Being a monastery -- a place of spiritual focus -- no chore was ever assigned or assumed without an eye to the deeper meanings the chore might exemplify. This was a place in which individuals were encouraged to slow down and take a deeper look at their lives and anything -- anything at all -- deserved the sort of attention it might not have received in the hurly-burly, hurry-up, workaday world. The implicit question was, in what way did even the most mundane activity exemplify the deepest meaning that life might have?

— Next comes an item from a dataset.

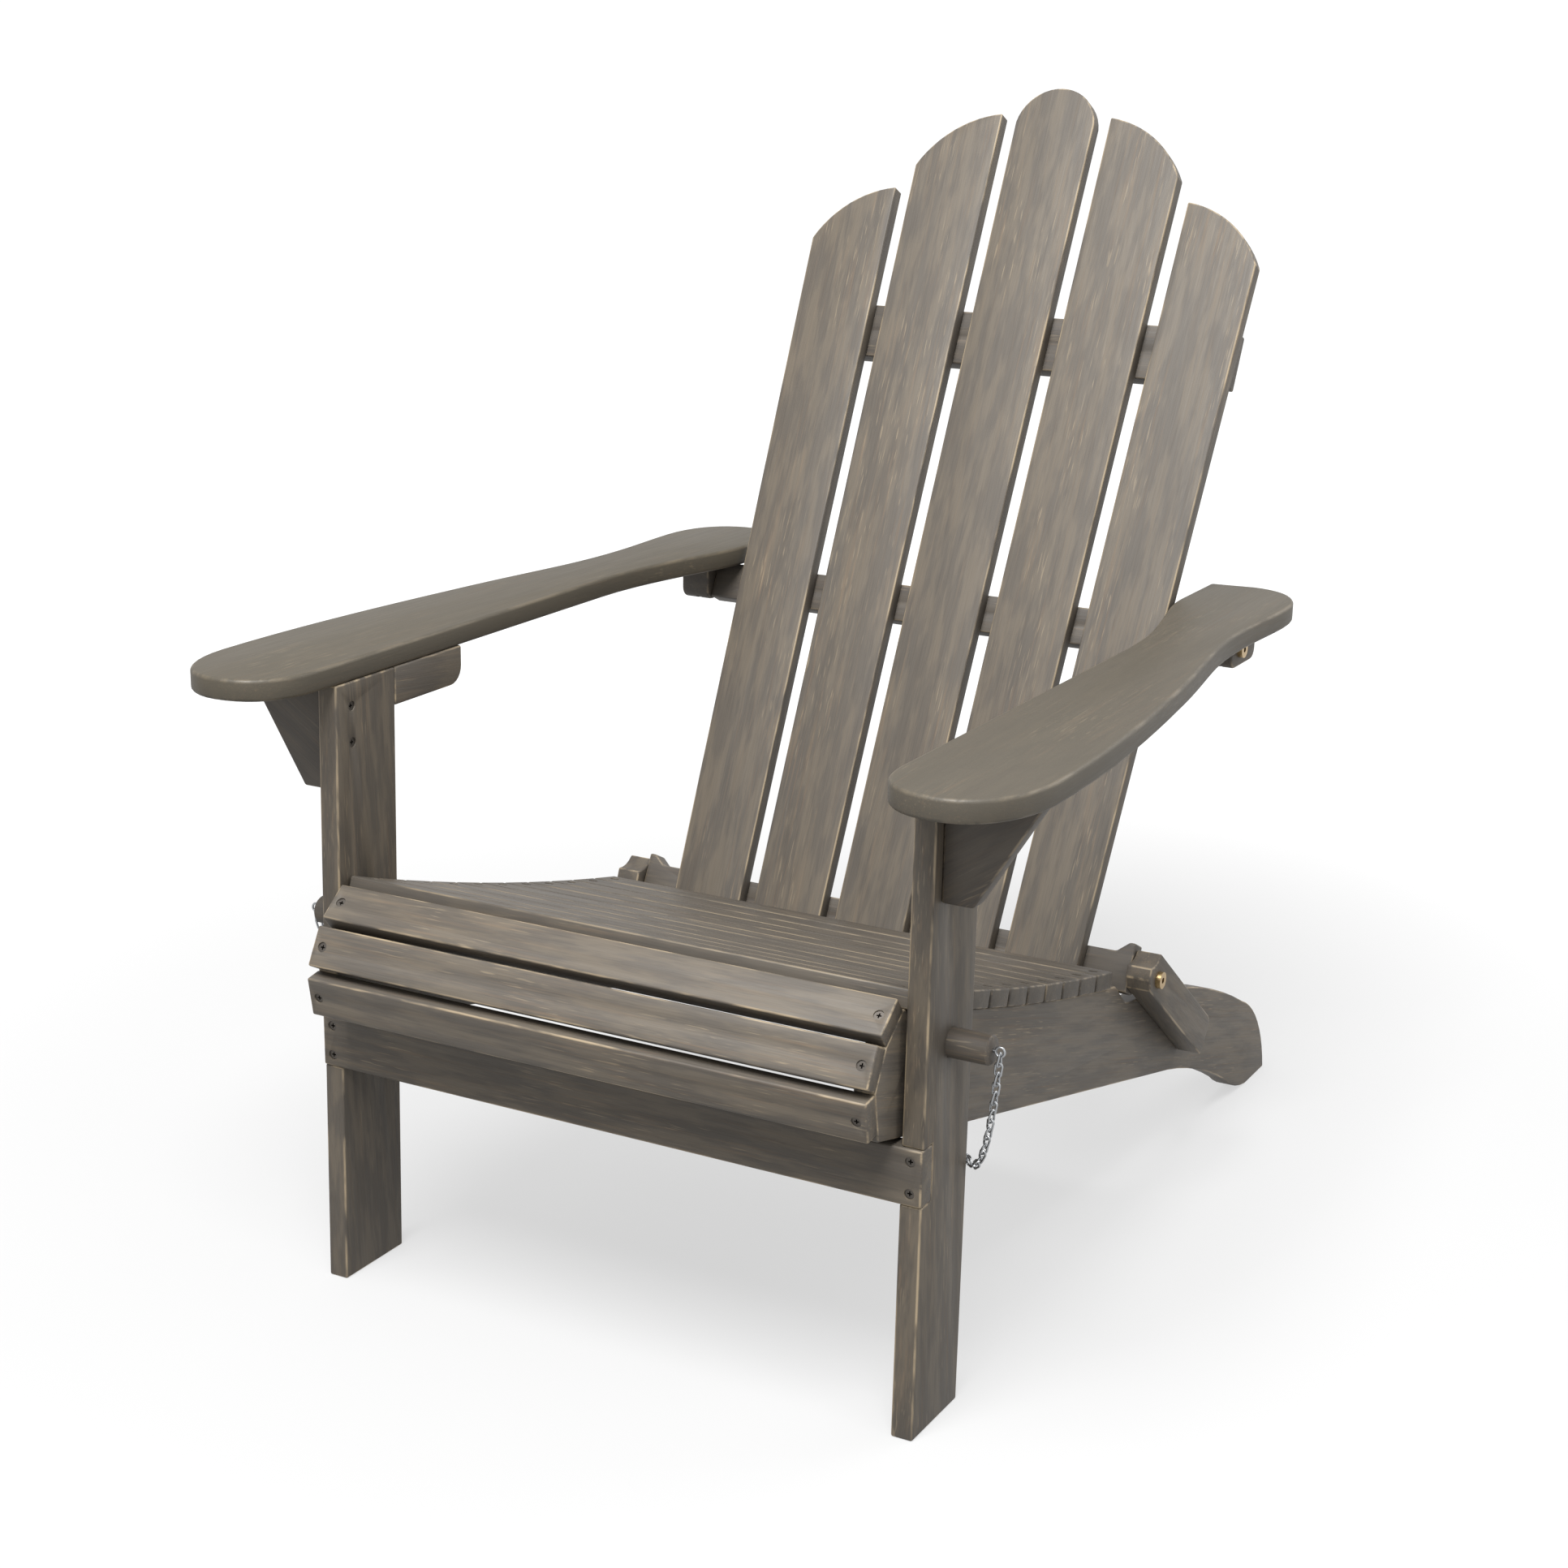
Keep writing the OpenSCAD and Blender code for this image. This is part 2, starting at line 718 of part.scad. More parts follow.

I don't remember the specifics of the meeting at which I received my mundane and spiritual marching orders, but I have no doubt that someone, somehow, suggested that the outcome of my work -- the goal I might strive for when cleaning up the trail -- was that things should look "natural." "Natural," but neat, if that paradox were not too daunting.

But of course it was too daunting. Nature may receive drooling accolades in certain corners, but all the evidence points to the fact that nature is more frolic-some than anyone's notion of neat or messy, beautiful or ugly, austere or enriched, thin-lipped or frolic-some. Nature is beyond not-giving-a-shit. It's just nature.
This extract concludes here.